6 of 7 people found the following review helpful
I love it when you call me baby, baby Feb. 3 2007
By V. Binfa - Published on Amazon.com
Format: Audio CD
I first heard "Hater" around June or July of last year and couldn't wait for the rest of the album to be released. I have to say that I was and still am a little bit disappointed in "Hater" and agree with some who say that it is the weakest track on the album. But, it still has a great point and some amazing lyrics. Of course this is NOT the old Everclear, duh, it has new members so therefore a NEW sound. You cannot have success without change, and frankly, I think this change is for the better. Everclear has grown up, I believe. It is less teenage rock and more mid-life rock about having children, disappointment, and divorce. Tracks like Portland Rain and Your Arizona Room are my favorite. They are sad yet so incredibly meaningful, it's Art singing your life. This album is refreshing and truly a new, respectable sound for the band and for all that so called music that's out there now. This isn't something you'll hear churned out on the airwaves and that's why I've always stuck with Everclear, three or five. If you want OLD SCHOOL Everclear, listen to Colorfinger and stay in the nineties. "Welcome to the Drama Club" is music for today and tomorrow.

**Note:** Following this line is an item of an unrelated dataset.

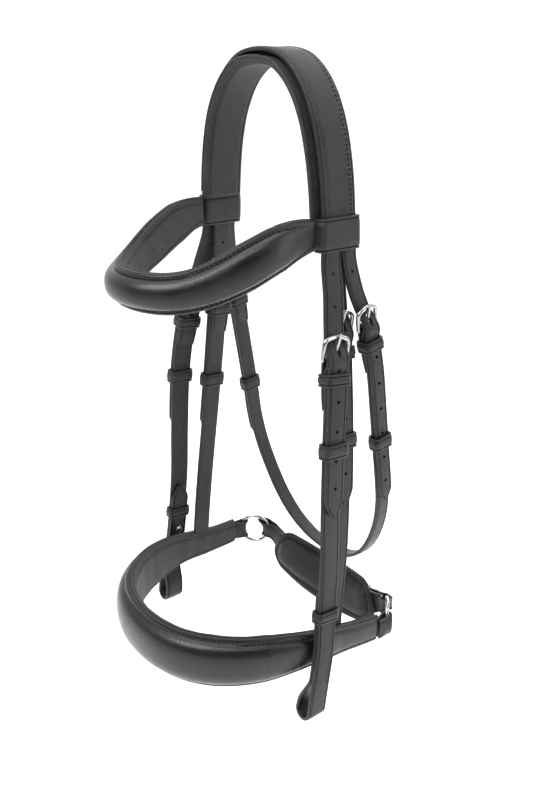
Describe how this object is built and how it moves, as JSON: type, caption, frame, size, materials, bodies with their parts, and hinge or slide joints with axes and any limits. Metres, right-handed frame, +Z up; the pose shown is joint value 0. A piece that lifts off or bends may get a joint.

6 of 7 people found the following review helpful
It's gonna grow on you Sept. 13 2006
By Maxwell - Published on Amazon.com
Format: Audio CD
Similar to others, I miss the older, harder sound of Everclear, but if you ignore a few sing-song-y lyrics ("Losing my mind/nothing seems right") that seem out of place, it's an album that will grow on you. I like it better than "Slow Motion Daydream", and see it almost as good as "So Much For The Afterglow".

For those who criticized past Everclear albums for repeating the same sound, this album has a definite variance in sounds with Art's voice tying everything together. If you liked the "newer" Everclear sound, this is a positive progression from that and is worth the investment.